[Stated goal] Find all lines in the records that include the word "color", and copy them out.

[Rows from a 3D modeling dataset]
— Start —
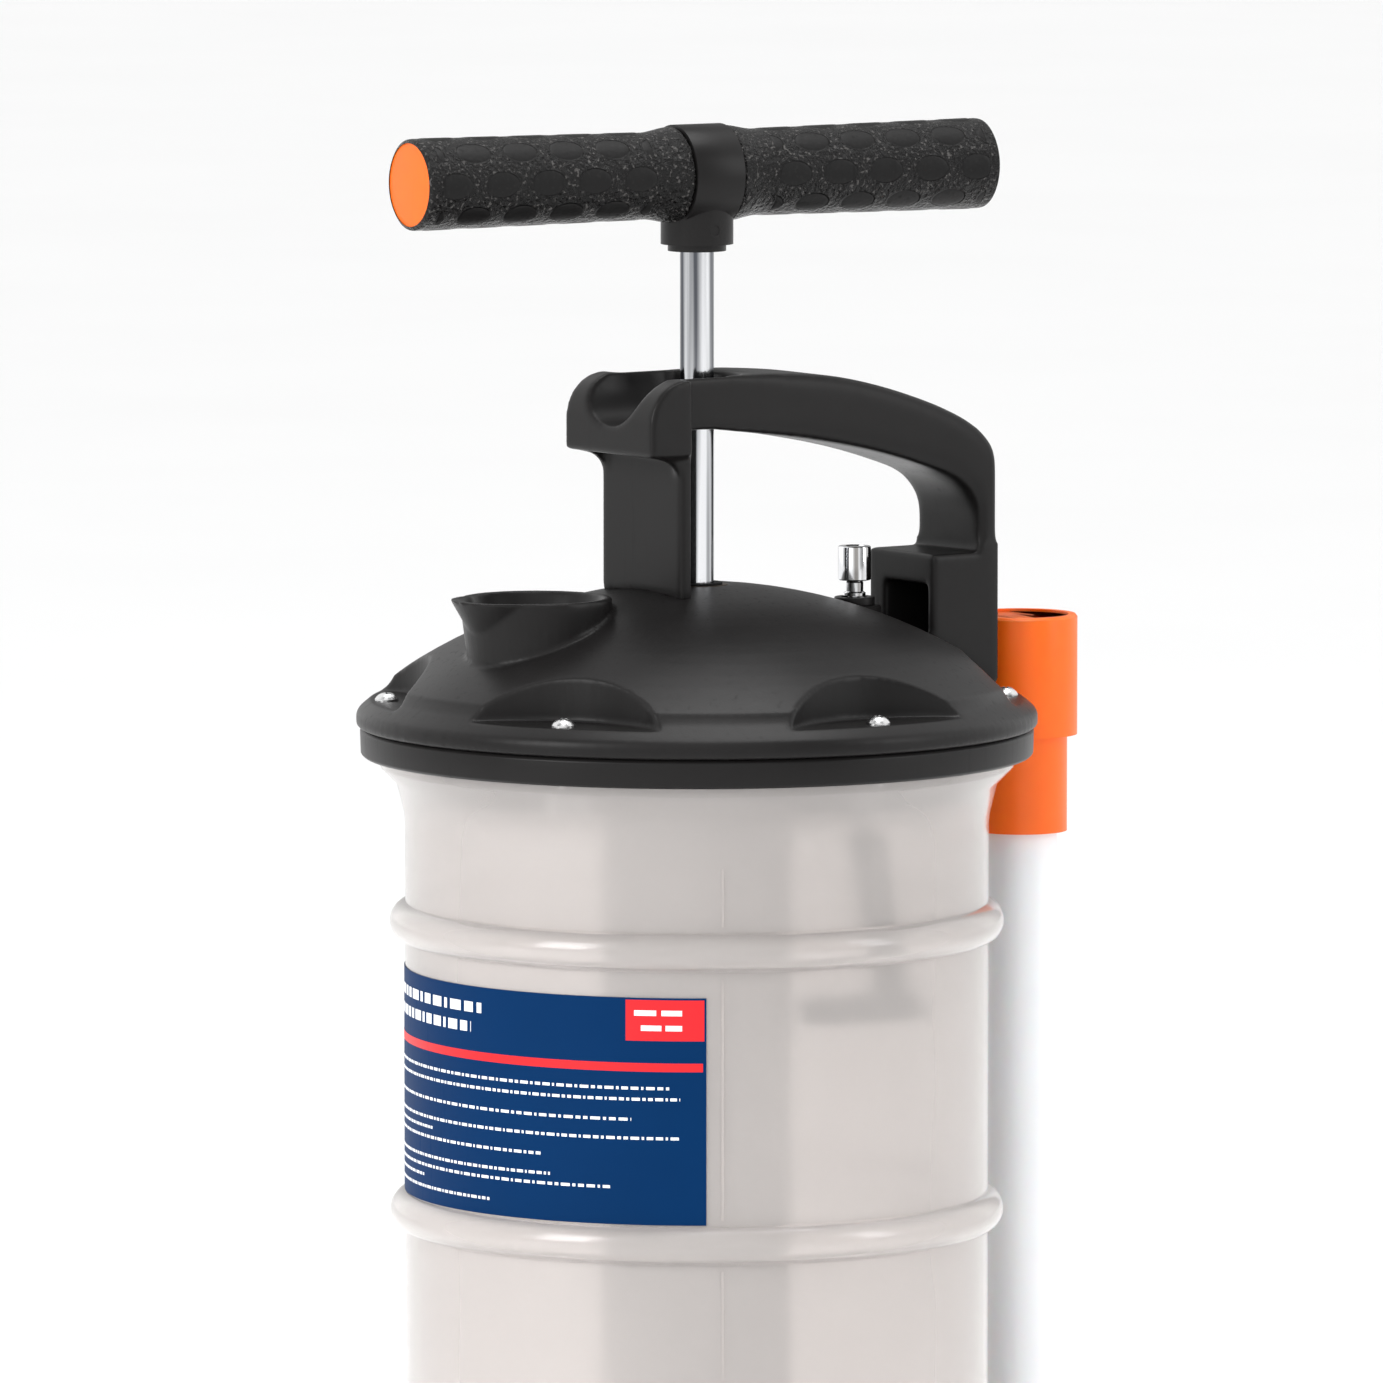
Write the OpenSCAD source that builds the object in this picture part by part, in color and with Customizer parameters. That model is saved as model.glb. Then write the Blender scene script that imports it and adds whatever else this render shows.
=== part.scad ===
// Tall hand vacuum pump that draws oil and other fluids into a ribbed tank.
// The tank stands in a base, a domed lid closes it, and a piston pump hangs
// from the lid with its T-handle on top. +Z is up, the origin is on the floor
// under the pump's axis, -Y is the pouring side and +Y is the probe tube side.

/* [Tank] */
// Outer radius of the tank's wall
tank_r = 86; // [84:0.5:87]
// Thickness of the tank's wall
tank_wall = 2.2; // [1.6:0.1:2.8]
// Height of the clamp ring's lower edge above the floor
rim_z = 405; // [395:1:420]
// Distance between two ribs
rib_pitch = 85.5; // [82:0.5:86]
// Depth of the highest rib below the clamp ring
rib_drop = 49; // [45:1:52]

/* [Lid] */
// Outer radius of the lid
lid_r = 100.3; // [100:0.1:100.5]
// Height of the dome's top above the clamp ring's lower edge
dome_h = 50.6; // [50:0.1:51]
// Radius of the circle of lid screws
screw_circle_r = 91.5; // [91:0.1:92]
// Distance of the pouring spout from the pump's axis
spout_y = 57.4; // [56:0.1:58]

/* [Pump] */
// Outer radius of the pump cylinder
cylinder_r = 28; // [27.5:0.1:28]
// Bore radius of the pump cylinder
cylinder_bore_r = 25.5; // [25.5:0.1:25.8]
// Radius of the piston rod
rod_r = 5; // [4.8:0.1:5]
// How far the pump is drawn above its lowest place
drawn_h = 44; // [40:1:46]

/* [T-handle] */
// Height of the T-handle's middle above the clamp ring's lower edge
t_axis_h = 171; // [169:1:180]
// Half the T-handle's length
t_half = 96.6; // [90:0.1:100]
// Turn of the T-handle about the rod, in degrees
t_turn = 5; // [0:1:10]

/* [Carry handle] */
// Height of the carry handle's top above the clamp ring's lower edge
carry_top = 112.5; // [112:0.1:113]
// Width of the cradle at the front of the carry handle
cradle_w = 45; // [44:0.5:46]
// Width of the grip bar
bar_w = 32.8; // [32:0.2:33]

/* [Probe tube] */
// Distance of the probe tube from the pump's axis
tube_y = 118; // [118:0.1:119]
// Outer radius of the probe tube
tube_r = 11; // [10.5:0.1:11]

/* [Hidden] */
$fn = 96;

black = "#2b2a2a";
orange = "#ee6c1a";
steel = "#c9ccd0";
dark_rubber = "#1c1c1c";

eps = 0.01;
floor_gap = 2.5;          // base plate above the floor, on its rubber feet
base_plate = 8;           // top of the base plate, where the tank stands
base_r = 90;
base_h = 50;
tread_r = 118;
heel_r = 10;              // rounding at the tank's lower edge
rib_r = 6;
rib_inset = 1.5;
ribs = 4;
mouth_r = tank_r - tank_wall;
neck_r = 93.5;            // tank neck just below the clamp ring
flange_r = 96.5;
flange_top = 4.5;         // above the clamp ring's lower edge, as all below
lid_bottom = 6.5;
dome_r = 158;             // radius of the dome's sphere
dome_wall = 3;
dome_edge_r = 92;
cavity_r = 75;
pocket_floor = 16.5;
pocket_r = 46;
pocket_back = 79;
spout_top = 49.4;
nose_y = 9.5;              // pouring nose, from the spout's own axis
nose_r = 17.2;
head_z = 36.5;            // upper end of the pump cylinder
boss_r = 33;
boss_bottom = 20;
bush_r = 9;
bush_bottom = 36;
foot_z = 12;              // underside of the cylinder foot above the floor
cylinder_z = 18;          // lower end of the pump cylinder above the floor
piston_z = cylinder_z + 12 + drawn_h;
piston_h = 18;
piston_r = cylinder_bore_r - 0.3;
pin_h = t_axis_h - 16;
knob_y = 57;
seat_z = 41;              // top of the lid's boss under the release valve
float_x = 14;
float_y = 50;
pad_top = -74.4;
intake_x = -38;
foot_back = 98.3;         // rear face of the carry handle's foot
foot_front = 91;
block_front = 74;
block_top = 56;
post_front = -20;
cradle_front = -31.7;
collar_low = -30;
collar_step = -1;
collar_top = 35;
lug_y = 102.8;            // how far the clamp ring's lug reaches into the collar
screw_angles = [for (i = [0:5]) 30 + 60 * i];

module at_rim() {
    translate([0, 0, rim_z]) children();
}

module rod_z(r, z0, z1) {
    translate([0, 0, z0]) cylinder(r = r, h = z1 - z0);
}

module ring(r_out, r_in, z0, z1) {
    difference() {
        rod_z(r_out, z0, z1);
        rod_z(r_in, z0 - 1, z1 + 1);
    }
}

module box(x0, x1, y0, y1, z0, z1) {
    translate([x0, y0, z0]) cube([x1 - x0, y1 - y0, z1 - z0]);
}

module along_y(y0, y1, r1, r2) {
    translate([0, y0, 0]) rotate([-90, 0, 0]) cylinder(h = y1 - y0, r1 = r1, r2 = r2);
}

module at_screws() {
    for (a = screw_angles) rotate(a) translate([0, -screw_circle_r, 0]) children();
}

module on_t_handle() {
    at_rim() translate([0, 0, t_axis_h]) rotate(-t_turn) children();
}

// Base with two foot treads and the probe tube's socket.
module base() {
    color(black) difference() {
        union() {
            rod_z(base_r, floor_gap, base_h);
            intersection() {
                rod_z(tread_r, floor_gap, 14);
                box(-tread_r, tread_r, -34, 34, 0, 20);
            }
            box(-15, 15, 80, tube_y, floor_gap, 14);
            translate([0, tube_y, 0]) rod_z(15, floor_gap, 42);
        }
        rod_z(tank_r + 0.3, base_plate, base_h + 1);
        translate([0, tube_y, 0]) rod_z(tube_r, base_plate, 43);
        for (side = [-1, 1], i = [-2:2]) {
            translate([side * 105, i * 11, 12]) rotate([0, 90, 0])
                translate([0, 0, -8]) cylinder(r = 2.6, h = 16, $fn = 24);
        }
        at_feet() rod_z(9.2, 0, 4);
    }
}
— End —
— Start —
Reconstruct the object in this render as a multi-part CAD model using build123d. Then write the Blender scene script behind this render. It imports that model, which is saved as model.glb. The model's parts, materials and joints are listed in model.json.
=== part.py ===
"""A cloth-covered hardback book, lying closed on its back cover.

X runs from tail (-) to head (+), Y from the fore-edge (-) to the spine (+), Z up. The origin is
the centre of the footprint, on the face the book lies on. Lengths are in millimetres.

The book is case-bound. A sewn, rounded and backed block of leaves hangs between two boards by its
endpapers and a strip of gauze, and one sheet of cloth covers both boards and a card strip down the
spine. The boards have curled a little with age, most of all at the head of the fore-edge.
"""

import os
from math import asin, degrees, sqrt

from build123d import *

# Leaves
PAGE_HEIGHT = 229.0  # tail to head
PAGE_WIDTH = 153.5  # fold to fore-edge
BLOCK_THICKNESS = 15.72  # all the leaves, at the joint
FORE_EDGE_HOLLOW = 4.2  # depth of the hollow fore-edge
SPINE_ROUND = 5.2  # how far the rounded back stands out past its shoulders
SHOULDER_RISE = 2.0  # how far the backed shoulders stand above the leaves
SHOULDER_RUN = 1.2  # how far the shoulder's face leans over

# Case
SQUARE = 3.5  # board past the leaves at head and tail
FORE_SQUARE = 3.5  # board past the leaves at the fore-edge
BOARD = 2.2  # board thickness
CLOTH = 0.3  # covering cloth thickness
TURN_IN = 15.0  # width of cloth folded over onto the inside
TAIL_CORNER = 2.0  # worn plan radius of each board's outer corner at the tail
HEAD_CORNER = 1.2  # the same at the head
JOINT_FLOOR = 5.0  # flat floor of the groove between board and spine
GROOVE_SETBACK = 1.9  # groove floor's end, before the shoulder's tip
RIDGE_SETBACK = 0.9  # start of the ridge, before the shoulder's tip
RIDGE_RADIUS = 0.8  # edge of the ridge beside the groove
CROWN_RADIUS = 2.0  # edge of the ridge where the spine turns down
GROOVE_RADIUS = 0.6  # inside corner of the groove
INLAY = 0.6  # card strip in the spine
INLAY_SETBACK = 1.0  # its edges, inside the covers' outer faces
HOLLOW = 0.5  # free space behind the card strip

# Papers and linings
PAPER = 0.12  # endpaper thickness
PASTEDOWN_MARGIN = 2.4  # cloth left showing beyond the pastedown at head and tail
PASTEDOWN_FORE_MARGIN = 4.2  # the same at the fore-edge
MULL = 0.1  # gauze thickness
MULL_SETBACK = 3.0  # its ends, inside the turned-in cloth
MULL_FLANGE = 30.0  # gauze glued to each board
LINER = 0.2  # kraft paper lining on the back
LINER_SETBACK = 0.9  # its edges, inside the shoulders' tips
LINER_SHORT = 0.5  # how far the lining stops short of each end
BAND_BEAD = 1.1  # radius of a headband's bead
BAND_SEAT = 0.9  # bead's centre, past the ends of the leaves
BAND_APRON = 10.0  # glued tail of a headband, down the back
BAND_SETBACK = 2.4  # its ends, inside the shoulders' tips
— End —
[Solution for this task]
Write the OpenSCAD source that builds the object in this picture part by part, in color and with Customizer parameters. That model is saved as model.glb. Then write the Blender scene script that imports it and adds whatever else this render shows.
    color(black) difference() {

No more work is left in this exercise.